Son employeur actuel, le Centre de santé et de services sociaux (CSSS) Jeanne-Mance, l’a tout de suite soutenu dans ce projet de pédiatrie sociale. En plus de permettre au Dr Harper de consacrer deux jours par semaines au Centre de pédiatrie sociale Centre-Sud, le CSSS lui a consenti le prêt de service d’une travailleuse sociale à temps complet, Josée Brodeur. Celle-ci n’est pas la première venue : elle travaille auprès des enfants et de leur famille depuis dix ans.
Ensemble, le Dr Harper et Mme Brodeur font avant tout ce que les médecins n’apprennent pas sur les bancs de l’université : entretenir les rêves des enfants. « Travailler avec les intérêts de l’enfant, lui faire vivre des succès sont les bases de l’estime de soi, précise-t-il. Le Dr Julien a ce souci pour chaque enfant qu’il rencontre. Je me souviens d’un enfant de dix ans à qui il avait demandé ce qu’il voudrait faire quand il serait grand, et l’enfant lui avait répondu : écrivain. « Je vais essayer de te trouver un écrivain, pour que t’en rencontres un vrai », lui avait-il dit. Tu n’apprends pas ce genre d’intervention en médecine, même si c’est beaucoup plus utile qu’une prescription de pénicilline. »
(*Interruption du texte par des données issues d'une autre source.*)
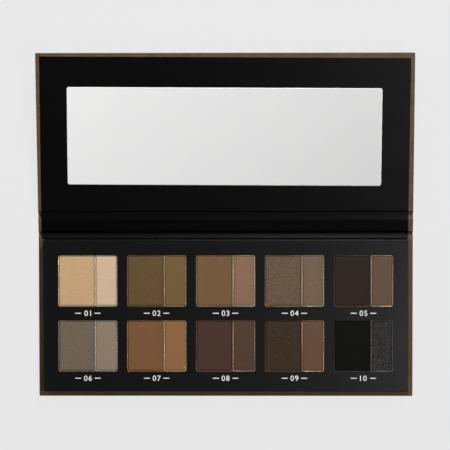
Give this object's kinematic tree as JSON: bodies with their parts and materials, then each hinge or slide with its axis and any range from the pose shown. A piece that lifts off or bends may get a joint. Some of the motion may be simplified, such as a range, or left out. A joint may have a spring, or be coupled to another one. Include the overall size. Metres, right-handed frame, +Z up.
{
  "type": "eyeshadow palette",
  "caption": "Book-style card eyeshadow palette with a mirrored folding lid, paper hinges and a tray of paired pressed-powder tins.",
  "frame": {"origin": "centre of the base panel's flat underside, which rests on the table", "axes": "+X to the right along the palette's width, +Y from the front edge to the hinge side, +Z up from the table"},
  "size_m": [0.22, 0.2017, 0.0213],
  "materials": {
    "wrap_paper": "brown uncoated wrapping paper",
    "liner_paper": "black matt-laminated lining paper",
    "tray_card": "black matt-laminated card",
    "greyboard": "grey board",
    "tin": "bright pressed tin",
    "magnet": "nickel-plated magnet",
    "steel_disc": "zinc-plated steel",
    "mirror_glass": "silvered glass",
    "adhesive": "adhesive film",
    "powder_wide_1": "pressed powder",
    "powder_wide_2": "pressed powder",
    "powder_wide_3": "pressed powder",
    "powder_wide_4": "pressed powder",
    "powder_wide_5": "pressed powder",
    "powder_wide_6": "pressed powder",
    "powder_wide_7": "pressed powder",
    "powder_wide_8": "pressed powder",
    "powder_wide_9": "pressed powder",
    "powder_wide_10": "pressed powder",
    "powder_narrow_1": "pressed powder",
    "powder_narrow_2": "pressed powder",
    "powder_narrow_3": "pressed powder",
    "powder_narrow_4": "pressed powder",
    "powder_narrow_5": "pressed powder",
    "powder_narrow_6": "pressed powder",
    "powder_narrow_7": "pressed powder",
    "powder_narrow_8": "pressed powder",
    "powder_narrow_9": "pressed powder",
    "powder_narrow_10": "pressed powder"
  },
  "bodies": {
    "base": {"base_board": "greyboard", "base_wrap": "wrap_paper", "tray_floor": "greyboard", "tray_grid": "greyboard", "tray_cover": "tray_card", "tray_magnet_left": "magnet", "tray_magnet_right": "magnet", "pan_wide_1": "tin", "pan_wide_2": "tin", "pan_wide_3": "tin", "pan_wide_4": "tin", "pan_wide_5": "tin", "pan_wide_6": "tin", "pan_wide_7": "tin", "pan_wide_8": "tin", "pan_wide_9": "tin", "pan_wide_10": "tin", "pan_narrow_1": "tin", "pan_narrow_2": "tin", "pan_narrow_3": "tin", "pan_narrow_4": "tin", "pan_narrow_5": "tin", "pan_narrow_6": "tin", "pan_narrow_7": "tin", "pan_narrow_8": "tin", "pan_narrow_9": "tin", "pan_narrow_10": "tin", "cake_wide_1": "powder_wide_1", "cake_wide_2": "powder_wide_2", "cake_wide_3": "powder_wide_3", "cake_wide_4": "powder_wide_4", "cake_wide_5": "powder_wide_5", "cake_wide_6": "powder_wide_6", "cake_wide_7": "powder_wide_7", "cake_wide_8": "powder_wide_8", "cake_wide_9": "powder_wide_9", "cake_wide_10": "powder_wide_10", "cake_narrow_1": "powder_narrow_1", "cake_narrow_2": "powder_narrow_2", "cake_narrow_3": "powder_narrow_3", "cake_narrow_4": "powder_narrow_4", "cake_narrow_5": "powder_narrow_5", "cake_narrow_6": "powder_narrow_6", "cake_narrow_7": "powder_narrow_7", "cake_narrow_8": "powder_narrow_8", "cake_narrow_9": "powder_narrow_9", "cake_narrow_10": "powder_narrow_10", "lower_crease": "wrap_paper"},
    "spine": {"spine_board": "greyboard", "spine_wrap": "wrap_paper", "spine_liner": "liner_paper", "upper_crease": "wrap_paper"},
    "lid": {"lid_board": "greyboard", "lid_frame": "greyboard", "lid_wrap": "wrap_paper", "lid_liner": "liner_paper", "mirror": "mirror_glass", "mirror_pad": "adhesive", "lid_disc_left": "steel_disc", "lid_disc_right": "steel_disc"}
  },
  "joints": [
    {"name": "spine_hinge", "type": "hinge", "parent": "base", "child": "spine", "pos_m": [0, 0.0481, 0.0001], "axis": [1, 0, 0], "range_deg": [-10, 75], "deforming": ["lower_crease"]},
    {"name": "lid_hinge", "type": "hinge", "parent": "spine", "child": "lid", "pos_m": [0, 0.05969, 0.00321], "axis": [1, 0, 0], "range_deg": [0, 95.5], "deforming": ["upper_crease"]}
  ]
}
Dans Centre-Sud, les rêves de nombreux enfants sont en mille morceaux. Ce quartier cumule de tristes statistiques : 50 % des familles sont monoparentales ; 47 % de la population vit sous le seuil de faible revenu. Le taux de signalement et de placement à la Direction de la protection de la jeunesse est presque le double que pour l’ensemble de l’île de Montréal. « J’en vois qui ont six ans et qui ont déjà décroché dans leurs têtes. Ils me disent : Chus pas bon », « chus pourri ». Ils ont l’impression de n’avoir jamais rien réussi », indique le Dr Harper qui suit déjà une centaine d’enfants.